Arabella gives this aspect of her life over to this invisible audience in a bid to be reborn but ends up as empty and confused as ever. She is shrunken down to the archetype of the angry Black woman rallying against Straight White Guys, she is a millennial author in a pale pink wig spitting out a furious diatribe on Instagram stories. Social media removes the nuance and complexities and leaves behind a moulded mannequin of one moment that then becomes impossible to escape from.
To save herself, Arabella begins again through the deletion of her social media. She ceases to exist in this easy space of artificiality and takes on the arduous work of being a human in the offline world.

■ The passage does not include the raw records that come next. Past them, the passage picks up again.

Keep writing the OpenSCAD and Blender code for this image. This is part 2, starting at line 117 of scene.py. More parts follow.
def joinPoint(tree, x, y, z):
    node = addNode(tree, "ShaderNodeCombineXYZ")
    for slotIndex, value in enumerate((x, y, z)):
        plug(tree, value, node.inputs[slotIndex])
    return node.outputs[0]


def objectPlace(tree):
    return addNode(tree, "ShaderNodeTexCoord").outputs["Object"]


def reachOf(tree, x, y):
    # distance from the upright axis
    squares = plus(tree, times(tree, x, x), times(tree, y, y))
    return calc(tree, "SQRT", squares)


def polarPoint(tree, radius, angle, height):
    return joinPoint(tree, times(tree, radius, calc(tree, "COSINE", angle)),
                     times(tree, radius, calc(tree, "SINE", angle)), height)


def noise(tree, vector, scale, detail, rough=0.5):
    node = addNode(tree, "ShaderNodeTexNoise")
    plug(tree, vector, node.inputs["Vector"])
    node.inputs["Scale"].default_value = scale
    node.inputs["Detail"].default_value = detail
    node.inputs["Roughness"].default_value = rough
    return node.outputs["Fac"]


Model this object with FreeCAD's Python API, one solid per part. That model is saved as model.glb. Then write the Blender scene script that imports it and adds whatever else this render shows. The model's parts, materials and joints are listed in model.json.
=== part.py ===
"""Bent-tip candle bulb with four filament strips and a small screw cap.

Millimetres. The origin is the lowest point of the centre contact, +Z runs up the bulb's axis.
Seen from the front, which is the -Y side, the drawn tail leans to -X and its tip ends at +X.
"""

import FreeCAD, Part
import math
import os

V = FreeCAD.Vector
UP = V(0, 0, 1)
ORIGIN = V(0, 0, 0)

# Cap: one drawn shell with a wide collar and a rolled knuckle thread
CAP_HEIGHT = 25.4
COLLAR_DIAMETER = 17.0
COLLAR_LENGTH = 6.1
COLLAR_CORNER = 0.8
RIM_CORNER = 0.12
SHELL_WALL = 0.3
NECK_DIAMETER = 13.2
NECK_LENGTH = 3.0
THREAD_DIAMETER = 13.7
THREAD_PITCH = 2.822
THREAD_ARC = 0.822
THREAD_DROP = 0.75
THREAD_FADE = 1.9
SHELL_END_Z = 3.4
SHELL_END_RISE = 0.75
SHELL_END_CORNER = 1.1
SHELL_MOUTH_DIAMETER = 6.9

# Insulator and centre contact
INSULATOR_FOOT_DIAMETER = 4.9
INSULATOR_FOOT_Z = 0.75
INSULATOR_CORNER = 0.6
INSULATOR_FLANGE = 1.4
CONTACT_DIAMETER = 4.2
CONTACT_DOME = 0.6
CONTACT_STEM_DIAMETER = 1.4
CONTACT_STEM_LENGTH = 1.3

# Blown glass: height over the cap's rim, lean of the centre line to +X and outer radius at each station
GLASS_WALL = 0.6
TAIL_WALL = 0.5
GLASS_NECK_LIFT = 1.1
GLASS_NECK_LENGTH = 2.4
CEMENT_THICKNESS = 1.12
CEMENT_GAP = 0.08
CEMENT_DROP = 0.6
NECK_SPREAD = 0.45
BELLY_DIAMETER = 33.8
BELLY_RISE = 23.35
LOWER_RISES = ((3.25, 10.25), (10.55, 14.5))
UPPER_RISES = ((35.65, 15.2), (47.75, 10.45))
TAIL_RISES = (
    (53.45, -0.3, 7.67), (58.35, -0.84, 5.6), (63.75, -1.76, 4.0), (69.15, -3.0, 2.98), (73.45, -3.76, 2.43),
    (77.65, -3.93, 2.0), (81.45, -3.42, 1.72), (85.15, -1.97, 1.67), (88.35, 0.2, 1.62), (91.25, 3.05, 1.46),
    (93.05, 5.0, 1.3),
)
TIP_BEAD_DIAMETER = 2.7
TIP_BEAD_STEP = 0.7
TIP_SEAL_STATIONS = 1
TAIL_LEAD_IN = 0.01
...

Throughout the series Arabella continuously starts anew, chaotically, painfully, unhappily, dizzily there is no straight pathway to a fresh existence, I May Destroy You zigzags and shows the viewer entirely fallible characters. Arabella and Terry objectify Kwame treating him as a hyper-sexualised stereotype of a gay man. When he is checking his phone trying to gain confirmation regarding his sexual assault, Terry mocks him assuming he is searching a hook-up app. Arabella, not knowing about his assault, locks him in a bedroom with another man at a party and is taken to task by a shaken Kwame, where she sees her own vulnerability reflected back to her. Later, Kwame sleeps with a straight woman and only afterwards admits he is gay.
There are transgressions, there are faults, there are no unimpeachable saints to be found within the three main characters. When Arabella discovers Terry told Simon to leave her behind on the night of her assault she thanks Terry for being a good friend to her for the subsequent year, she sees Terry’s protectiveness and gives her a kind of absolution so they can both move away from the experience. Drama is depleted and what survives is the forgiveness of true friendship and a deep desire to start over.

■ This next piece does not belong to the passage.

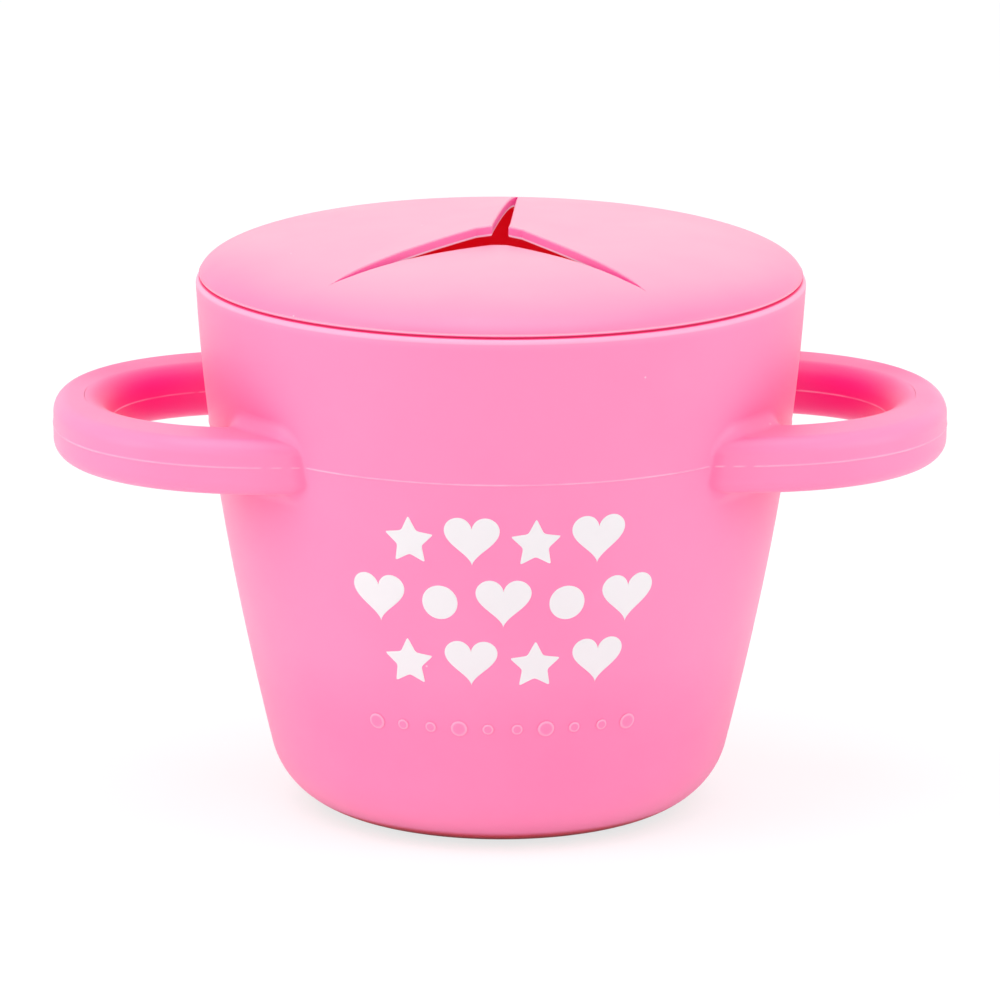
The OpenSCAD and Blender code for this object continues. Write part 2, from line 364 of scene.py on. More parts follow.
def loop_surface(section, v, off=0.0):
    """Points off the loop's surface by off, and the way they face. v is 0 at the grip's end and
    1 where the legs start to run straight. The inner side's quarter is the shorter, so its v runs
    ahead, which keeps the two sides level with each other along the legs."""
    ahead = 1 + (inner_cx - outer_cx) / (HANDLE_HALF_W * np.pi / 2)
    outer = side_line(outer_cx, np.array([HANDLE_DEPTH, HANDLE_HALF_W]), HANDLE_SQUARE, v)
    inner = side_line(inner_cx, np.array([FINGER_DEPTH, FINGER_HALF_W]), FINGER_SQUARE, v * ahead)
    width = np.linalg.norm(outer - inner, axis=-1)
    unit = (outer - inner) / width[..., None]
    cx, cz, nx, nz = section.T
    edge = INNER_EDGE_R + (OUTER_EDGE_R - INNER_EDGE_R) * (1 + cx) / 2
    across = cx * (width / 2 - edge) + (edge + off) * nx
    plan = (outer + inner) / 2 + unit * across[..., None]
    height = HANDLE_Z + cz * (HANDLE_H / 2 - edge) + (edge + off) * nz
    facing = np.concatenate([unit * nx[:, None],
                             np.broadcast_to(nz, width.shape)[..., None]], -1)
    return np.concatenate([plan, np.broadcast_to(height, width.shape)[..., None]], -1), facing


HALVINGS = 36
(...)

Lost in procrastination and PTSD, Arabella flounders but within those false starts and pauses she finally moves forward through her work and this is where Coel flips the script in the dazzling finale. She gives the viewers a rape revenge fantasy, the delicious pay off of the monster under the bed that is finally captured. She then presents the image of the rapist as a deeply disturbed human suffused in hurt who tells Arabella “I won’t go until you tell me to go”. He tenderly asks permission to leave, to be released from the prison of her mind. These are not actual endings, though, they are just ideas and placeholders for the real thing. They are mutable and variable available to her to accept or reject. She must be the one to conjure up a new reality for herself.
Arabella is truly free through her own creation. It is writing that offers her a space where she can disappear completely, through the pages stuck on her wall that evolve into her second novel like the flowers that bloom in her small garden. In an epilogue her publisher says that her new book “feels like the work of an entirely different writer”
Creativity can give us that opportunity, we can recreate ourselves every day and rewrite our own ending until it makes sense. We can always delete the “You” only to replace it again, bigger and bolder, it is always our choice.